Your oral fix? I am not sure I want to know. Or not, at any rate, in public. Meet me at the Starlite Motel on Route 6, and we'll talk.
--jks
>
>At 02:12 AM 3/11/01 +0000, Justin Schwartz wrote:
>
>>I disagree, Kelly. I think differential pay is fine, as long as everyone
>>has enough.
>
>my oral fix is fixed again! woohoo!
>
>
>dabnabit. i didn't say we should pay people equally. i was challenging
>the assumption upon which we now tend to allow the woman lawyer with
>housekeeper to assume that her salary of 50$k is deserving and the
>housekeeper's "good salary" of 25$k is based on anything that is
>justifiable. why is a lawyer's labor more beneficial to society than that
>of a housekeeper? a kindergarten teacher? don't tell me about education
>b/c i know perfectly well that you know that much of what schooling is
>about has to do with socializing us into professions... so it's certainly
>not about the differential time spent rec'g training.
>
>i'm perfectly fine with differential rewards, but the way we decide those
>things has to be called into question. and we ought to start now by
>questioning the way we justify the differentials currently!
>
>kelley
>
>>This view is virtually universally shared among working people, as far as
>>I knwo, and I _don't_ think this is bourgeois ideology.
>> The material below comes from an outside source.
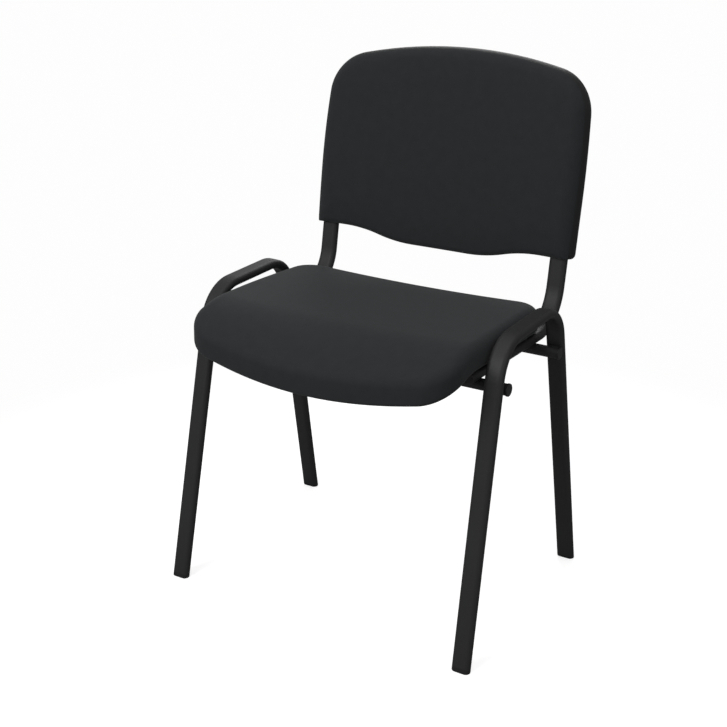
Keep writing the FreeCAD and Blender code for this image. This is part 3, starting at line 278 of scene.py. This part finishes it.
# Upholstery: charcoal plain-weave cloth, glued to the foam and drawn tight round the edges.
# The cloth is unfolded outwards from the cushion's face, so that its threads run on over the
# rolled edges, and its UV map is in metres.
def cushion_cloth():
    dark = (0.0205, 0.0232, 0.0248)
    pale = (0.0275, 0.0302, 0.0322)
    thread = 0.0011
    material, shader = principled("charcoal_cloth", 0.88, Specular_IOR_Level=0.25, Sheen_Weight=0.10,
                                  Sheen_Roughness=0.45)
    place = add_node(material, "ShaderNodeTexCoord").outputs["UV"]
    mottled(material, shader, place, 55.0, dark, pale, detail=8.0)
    parts = add_node(material, "ShaderNodeSeparateXYZ", Vector=place).outputs
    turns = math.pi / thread
    warp = calculate(material, "SINE", calculate(material, "MULTIPLY", parts["X"], turns))
    weft = calculate(material, "SINE", calculate(material, "MULTIPLY", parts["Y"], turns))
    weave = calculate(material, "MULTIPLY", warp, weft)
    fuzz = add_node(material, "ShaderNodeTexNoise", Vector=place, Scale=1400.0, Detail=3.0).outputs["Fac"]
    slub = add_node(material, "ShaderNodeTexNoise", Vector=place, Scale=130.0, Detail=4.0).outputs["Fac"]
    fibres = calculate(material, "ADD", calculate(material, "MULTIPLY", fuzz, 0.8), slub)
    height = calculate(material, "ADD", calculate(material, "MULTIPLY", weave, 0.5), fibres)
    bumped(material, shader, height, 0.35, 0.0004)
    return material


cloth = cushion_cloth()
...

Moreover, it's
>>important that we be able to give people incentives to do kinds of work we
>>want done that they might not otherwise do, that we do reward effort and
>>acheivement, and that we get some sense of what it costs us to have people
>>do the various things they do. I don't say the labor market in capitalsim
>>does this very well. But I don't think everyone should receive the same
>>income regardless of the value of their work (or lack of it) to society.